Using the entries that follow, collect the lines where the word "scene" appears.

## Start Rows

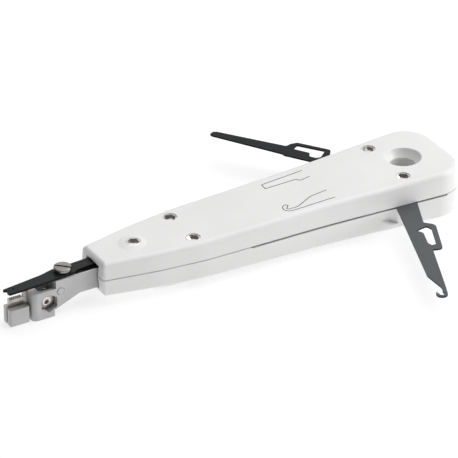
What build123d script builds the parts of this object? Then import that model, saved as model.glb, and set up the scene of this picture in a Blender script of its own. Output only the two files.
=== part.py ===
from build123d import *
import math
import os

# Punch down tool with a fold-out wire hook and a fold-out release blade.
# +X runs towards the insertion tip, +Y towards the wire hook, +Z out of the face with the hex sockets.
# The origin is on the axis of the hanging hole, in the parting plane of the two shells. Millimetres.

# Handle outline in the parting plane: X, half width and corner radius
TAIL_X = -16.4
MOUTH_X = 122.2
MOUTH_CORNER = (MOUTH_X, 7.6, 1.2)
FRONT_BEND = (104.0, 11.2, 60.0)
SHOULDER = (86.0, 13.4, 60.0)
WAIST = (40.0, 14.65, 400.0)
TAIL_CORNER = (TAIL_X, 18.5, 11.0)

# Handle section
DRAFT = 5.0
TOP_TAIL_Z = 8.1
TOP_MOUTH_Z = 5.85
BOTTOM_TAIL_Z = -10.15
BOTTOM_MOUTH_Z = -7.0
TOP_EDGE_R = 1.6
BOTTOM_EDGE_R = 2.0
WALL = 2.0
BLANK_H = 12.0
OVERSHOOT = 5.0
GAP = 0.02
SEAM_H = 0.38
SEAM_DEPTH = 0.8

# Hanging hole
HANG_R = 4.5
HANG_BOSS_R = 8.2
DISH_R = 6.6
DISH_Z = 9.75
DISH_RIM_R = 0.4
UNDERSIDE_LIP = 1.6

# Fasteners: sleeve nuts from the top face, screws from the underside
SHELL_POINTS = [(106.5, 0.0), (88.1, -7.7), (88.1, 7.7)]
HOOK_PIVOT = (7.15, 10.95)
BLADE_PIVOT = (7.15, -10.95)
SHELL_TURNS = [29.0, -10.0, 21.0]
PIVOT_TURNS = [21.0, -1.0]
NUT_HEAD_R = 2.45
NUT_HEAD_H = 1.7
NUT_BARREL_R = 2.0
NUT_BORE_R = 1.25
NUT_BARREL_END_Z = -3.2
NUT_SINK = 0.2
SOCKET_FLATS = 3.7
SOCKET_DEPTH = 0.85
BOSS_R = 3.4
PIVOT_BOSS_R = 4.2
DOME_R = 4.9
DOME_H = 0.5
SCREW_R = 1.2
SCREW_HEAD_R = 2.4
SCREW_HEAD_H = 1.4
SCREW_SINK = 0.5
SCREW_TIP_Z = 2.0

# Fold-out tools
TOOL_TOP_Z = -0.1
TOOL_T = 0.55
SLOT_Z = -0.8
SLOT_LIP = 0.8
SLOT_RELIEF_Z = -1.9
PIVOT_BOSS_Z = -1.1
SLOT_FRONT_X = 69.0
SLOT_REAR_X = -7.0
PIVOT_CLEAR = 0.05
HOOK_OPEN = 70.0
BLADE_OPEN = 54.0
WASHER_T = 0.25
WASHER_R = 3.6
SCOOP = (13.4, 16.5, -0.8)
SCOOP_LEAN = 15.0
SCOOP_SWEEP = 20.0
SCOOP_SPREAD = 40.0
SCOOP_REACH = 6.3
SCOOP_BACK = (7.0, 25.0, 11.8, 16.0)
SPINE_NEAR_Y = 5.8
SPINE_FAR_Y = -4.4
SPINE_T = 1.2

# Nose and its channel
NOSE_HALF = 3.5
NOSE_TOP_Z = 2.45
NOSE_BOTTOM_Z = -4.5
NOSE_REAR_X = 90.0
CHANNEL_X0 = 101.5
CHANNEL_X1 = 129.6
CHANNEL_HALF = 2.7
CHANNEL_FLOOR_Z = -3.4
STEP_X = 137.5
BLOCK_TOP_Z = -0.35
BLOCK_BOTTOM_Z = -10.6
BLOCK_FRONT_X = 146.2
BLOCK_FRONT_R = 2.0
CHIN_X = 128.7
CHIN_END_X = 138.2
CHIN_Z = -8.3
HOLDER_FAR_Y = -1.95
HOLDER_NEAR_Y = 0.05
HOLDER_X = 134.2
WELL_X0 = 137.2
WELL_X1 = 143.3
WELL_HALF = 2.4
WELL_FLOOR_Z = -3.0
MOUTH_HOLE_HALF = 4.1
MOUTH_HOLE_TOP = 3.85
MOUTH_HOLE_BOTTOM = -5.0
GUIDE_CLEAR = 0.1
STROKE = 5.0

# Cutter lever
LEVER_X = 133.1
LEVER_Z = 2.6
LEVER_T = 0.85
LEVER_OPEN = 4.5
LEVER_CLOSED = -3.5
LEVER_TIP = 22.3
LEVER_REAR = 16.6
CAM_ARM = 15.0
CAM_PIN_R = 0.7
CAM_PIN_END_Z = 0.2
SLEEVE_R = 1.9
SLEEVE_STAND = 0.1
LEVER_WASHER_R = 2.45
LEVER_WASHER_T = 0.6
LEVER_SCREW_R = 1.5
LEVER_THREAD_R = 1.15
LEVER_HEAD_R = 3.0
LEVER_HEAD_T = 1.0

# Tip and fixed blade
TIP_X = 153.95
TIP_REAR_X = 147.0
TIP_HALF = 2.6
TIP_TOP_Z = -4.5
TIP_BOTTOM_Z = -10.45
TIP_SLOT = 0.8
TIP_SLOT_REAR_X = 148.4
TONGUE_TOP_Z = -0.5
TONGUE_BOTTOM_Z = -9.5
TONGUE_NEAR_Y = -1.05
SHEAR_FRONT_X = 153.2
SHEAR_TOP_Z = -1.3
SHEAR_HEEL_X = 147.95
BAR_LOW_Z = -3.1
BAR_REACH = 0.5
BAR_NOTCHES = 6
CLAMP = (140.1, -5.3)
CLAMP_NUT_FLATS = 5.5
CLAMP_POCKET_FLATS = 5.9
CLAMP_POCKET_Y = 0.45
CLAMP_NUT_T = 1.15
CROSS_PIN = (135.8, -1.8)
CROSS_PIN_R = 1.2
CROSS_PIN_PROUD = 0.2
CLAMP_SCREW_R = 1.5
CLAMP_HEAD_R = 2.6
CLAMP_HEAD_T = 1.2
CLAMP_HEX = 2.0
NUT_CHAMFER = 0.4
CLAMP_HOLE_R = 1.55

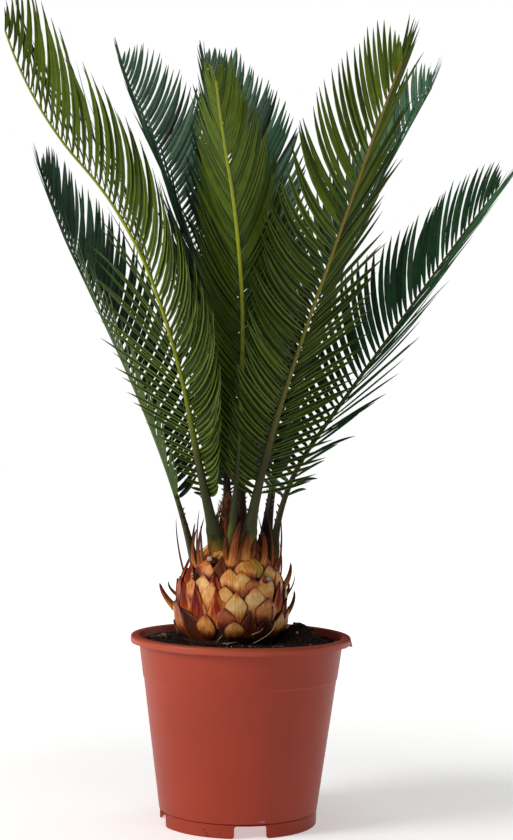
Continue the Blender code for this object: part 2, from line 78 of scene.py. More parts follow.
# adds a node with its inputs, its own settings, and the places and colours of a ramp
def node(tree, kind, inputs=(), stops=(), **settings):
    made = tree.nodes.new("ShaderNode" + kind)
    for key, value in settings.items():
        setattr(made, key, value)
    feed(made, inputs)
    if stops:
        ramp = made.color_ramp.elements
        while len(ramp) < len(stops):
            ramp.new(0.5)
        for element, (place, colour) in zip(ramp, stops):
            element.position = place
            element.color = linear(colour) if isinstance(colour, str) else colour
    return made


# a material with its Principled shader's own sockets set; returns it with its tree and shader
def newPaint(name, values):
    paint = bpy.data.materials.new(name)
    paint.use_nodes = True
    shader = paint.node_tree.nodes["Principled BSDF"]
    feed(shader, values)
    return paint, paint.node_tree, shader


def stacked(*values):
    return np.stack(np.broadcast_arrays(*values), -1)


# points at a radius, a direction in radians and a height, round an upright axis at x = middle
def around(radius, turn, height, middle=0.0):
    return stacked(middle + radius * np.cos(turn), radius * np.sin(turn), height)


def fullTurn(count):
    return np.arange(count) * 2 * np.pi / count


# random numbers on a cubic lattice, blended with t * t * (3 - 2 t) between its corners, -1 to 1
def softNoise(points, size, seed=0):
    place = points / size
    low = np.floor(place)
    between = place - low
    between = between * between * (3 - 2 * between)
    total = np.zeros(points.shape[:-1])
    for corner in np.ndindex(2, 2, 2):
        at = (low + corner) @ np.array([12.9898, 78.233, 37.719]) + seed * 7.31
        value = np.sin(at) * 43758.5453
        weight = np.prod(np.where(np.array(corner) == 1, between, 1 - between), axis=-1)
        total += (value - np.floor(value)) * weight
    return total * 2 - 1


def unit(vectors):
    return vectors / (np.linalg.norm(vectors, axis=-1, keepdims=True) + 1e-12)


# vectors less their share along ahead, made one long
def squared(vectors, ahead):
    return unit(vectors - np.sum(vectors * ahead, -1, keepdims=True) * ahead)


# quads of one rows x columns grid, stored row by row; closed joins the last column to the first
def gridQuads(rows, columns, closed=False):
    wide = columns if closed else columns - 1
    i, j = np.meshgrid(np.arange(rows - 1), np.arange(wide), indexing="ij")
    after = (j + 1) % columns
    quads = [i * columns + j, i * columns + after, (i + 1) * columns + after, (i + 1) * columns + j]
    return np.stack(quads, -1).reshape(-1, 4)


# the same faces again for each of count copies whose points follow one another
def repeated(faces, count, step):
    return (faces[None] + np.arange(count)[:, None, None] * step).reshape(-1, faces.shape[1])


# the quads and the two end caps of count tubes, each of stations rings
def tubeFaces(stations, sides, count=1):
    size = stations * sides
    ring = np.arange(sides)[None]
    kinds = (gridQuads(stations, sides, closed=True), ring[:, ::-1], ring + size - sides)
    return [repeated(faces, count, size) for faces in kinds]


# volume is the sum of a . (b x c) / 6 over the faces' corner fans; negative means inside out
def outward(points, groups):
    total = 0.0
    for faces in groups:
        for k in range(1, faces.shape[1] - 1):
            a, b, c = (points[faces[:, i]] for i in (0, k, k + 1))
            total += np.einsum("ij,ij->", a, np.cross(b, c))
    return groups if total > 0 else [faces[:, ::-1] for faces in groups]


# a part is a dict of points, faces (arrays of equal-sided faces), slot for each face, and
# per-point uv, tone, rim and rise; join puts parts into one
def part(points, groups, slots, uv=None, tone=0.5, rim=0.0, rise=0.5):
    points = points.reshape(-1, 3)
    count = len(points)
    made = dict(points=points, faces=outward(points, groups),
                slots=[np.broadcast_to(s, (len(f),)) for s, f in zip(slots, groups)],
                uv=np.zeros((count, 2)) if uv is None else uv.reshape(-1, 2))
    for key, values in dict(tone=tone, rim=rim, rise=rise).items():
        made[key] = np.broadcast_to(values, (count,))
    return made


def join(parts):
    shift = np.cumsum([0] + [len(p["points"]) for p in parts])
    joined = dict(faces=[f + s for p, s in zip(parts, shift) for f in p["faces"]],
                  slots=[s for p in parts for s in p["slots"]])
    for key in ("points", "uv", "tone", "rim", "rise"):
        joined[key] = np.concatenate([p[key] for p in parts])
    return joined


# links a new object that holds a mesh, a lamp or a camera into the scene
def setDown(name, held, spot=(0, 0, 0), angles=(0, 0, 0)):
    made = bpy.data.objects.new(name, held)
    made.location = spot
    made.rotation_euler = angles
    bpy.context.scene.collection.objects.link(made)
    return made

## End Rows

● Result of the task:
What build123d script builds the parts of this object? Then import that model, saved as model.glb, and set up the scene of this picture in a Blender script of its own. Output only the two files.
Continue the Blender code for this object: part 2, from line 78 of scene.py. More parts follow.
# links a new object that holds a mesh, a lamp or a camera into the scene
    bpy.context.scene.collection.objects.link(made)